2013 increase in Germany’s retail turnover expected to be about 0.4% in real terms
According to estimates of the Federal Statistical Office (Destatis), retail turnover 2013 in Germany is expected to be in nominal terms between 1.6% and 1.8% larger than in 2012. In real terms turnover is expected to increase by between 0.3% and 0.5%. This estimation is based on data for the first eleven months of 2013. In this period retail turnover was in nominal terms 1.7% and in real terms 0.3% larger than that in the corresponding period of the previous year. According to provisional data turnover in retail trade in November 2013 was in nominal terms 2.6% and in real terms 1.6% larger.
Germany Unemployment Declines as Recovery Strengthens
German unemployment declined for the first time in five months in December as companies’ confidence in Europe’s largest economy strengthens.

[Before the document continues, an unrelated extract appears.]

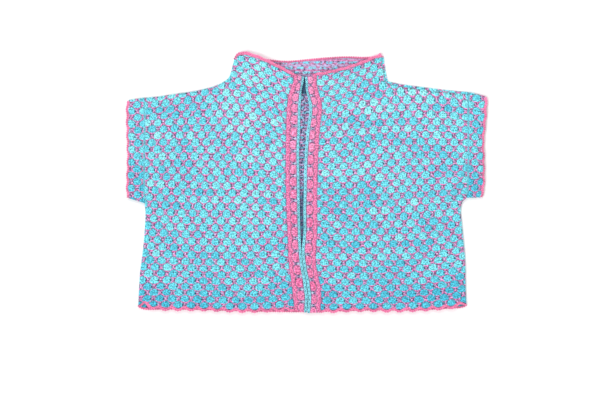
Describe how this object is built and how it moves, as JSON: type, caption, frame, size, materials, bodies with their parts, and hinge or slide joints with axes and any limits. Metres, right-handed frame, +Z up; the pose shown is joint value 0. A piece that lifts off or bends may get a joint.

The number of people out of work decreased by a seasonally-adjusted 15,000 to 2.965 million, after gaining a revised 9,000 in November, the Nuremberg-based Federal Labor Agency said today. Economists predicted a drop of 1,000.
Market snapshot at 10:00 am UK time
Asian equity markets were mainly in the red after US stocks fell for a third straight session as investors looked ahead to key events later in the week. In Japan, the Nikkei 225 average was 0.59% lower following a 2.4 per cent fall in its first trading day of the year on Monday. In China, the Shanghai Composite was down 0.4 per cent, a fourth straight decline that placed the index at a six-month low. The ASX 200 closed down 0.15%, the CSI 300 down 0.03%, the Hang Seng closed up 0.13%.
European bourses have opened with most registering an early loss; Euro STOXX is up 0.02%, CAC down 0.23%, DAX down 0.05%, with the UK FTSE down 0.06%. Looking towards the New York open the DJIA equity index future is up 0.13%, SPX up 0.14% and the NASDAQ future is up 0.14%.
Commodities have recovered some of the losses posted yesterday and over recent sessions; NYMEX WTI oil is up 0.32% at $93.73 per barrel, whilst NYMEX nat gas is up 0.74% at $4.34 per therm. COMEX gold is flat at $1237.10 per ounce with silver on COMEX down 0.09% at $20.08 per ounce.
Forex focus
The yen lost 0.2 percent to 104.46 per dollar early in London after rising 0.6 percent yesterday, the biggest one-day gain since Oct. 23rd. It declined 0.2 percent to 142.25 per euro. Europe’s shared currency was little changed at $1.3618. The yen fell versus most major peers after Bank of Japan data showed progress in monetary stimulus and currency volatility fell by the most in 1 1/2 years. Japan’s monetary base, which measures the supply of money by the central bank, soared 47 percent in December from a year earlier to a record 193.5 trillion yen ($1.85 trillion), a report today showed.
Bonds
Benchmark Treasury 10-year yields were little changed at 2.95 percent early London time. The price of the 2.75 percent note maturing in November 2023 was 98 10/32. Ten-year yields may draw demand at 3 percent. The rate has fallen from 3.05 percent on Jan. 2nd, which was the highest in more than two years. The extra yield Treasury investors demanded to hold 10-year notes instead of three-year debt was near the highest since 2011 before auctions of the securities this week.